BANGOR, Maine — According to former mayor and longtime Bangor trial lawyer Lawrence Willey, there must be 50 ways to cut federal spending.
A member of Gov. John McKernan’s state restructuring commission in the 1990s, Willey’s interest in streamlining civic, state and federal government hasn’t waned over the years.
What the University of Maine alumnus admits is a hobby for him has resulted in his production of a 166-page tome titled “50 Recommendations to Cut Federal Spending.”
Willey opted to forego time spent playing golf — his other favorite hobby — last year to hasten completion of his research, which suggests if all 50 of his recommendations were enacted, the federal government would save approximately $3.65 trillion and generate another $3.8 trillion in new revenue.
“This is all something I did myself, so if a lawyer from Bangor can do this, it shouldn’t be hard for our government to be able to evaluate this and put some of these things into practice,” Willey said. “I read economic papers and journals, and study this kind of stuff, most of which is online and accessible to the public. That’s what irritates me is it’s all there and no one has tried to use the info to make some changes.

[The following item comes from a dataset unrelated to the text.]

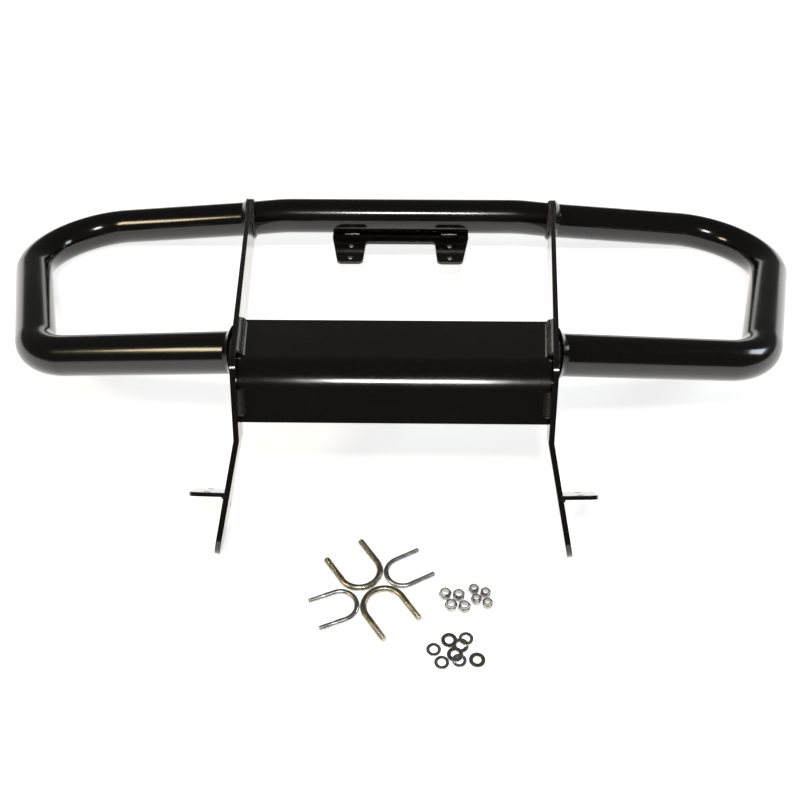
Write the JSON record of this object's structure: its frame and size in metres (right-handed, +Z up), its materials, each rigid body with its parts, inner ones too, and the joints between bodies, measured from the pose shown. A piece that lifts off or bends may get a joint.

A member of The Maine Institute, he also issued a paper with recommendations for restructuring state government and making it more efficient.
“One of my recommendations was for the Departments of Agriculture and Conservation to be combined, and that’s happening,” he said.
Some of his suggestions include consolidation of federal departments and agencies, for instance, combining the U.S. Departments of Defense and Homeland Security. In his executive branch model, he consolidates 15 departments into seven and 56 government agencies, commissions and boards into 37.
“There are various ways to combine departments and eliminate multiplicity and duplication and combined oversight of the same areas by different government departments,” said Willey.
Other suggestions include repealing Obama’s health care legislation, which Willey said would save $800 billion in tax increases; instituting a flat tax of 15 to 25 percent for corporations and 15 to 18 percent for individuals; and privatizing the Freddie Mac, Fannie Mae and Ginnie Mae loan agencies.
While he is a registered Republican, Willey has no partisan design or goal for his work.
“I’m not copywriting this. I don’t care who uses it or what party may find it interesting. I’m just hoping it gets out there and leads to some positive changes,” he said.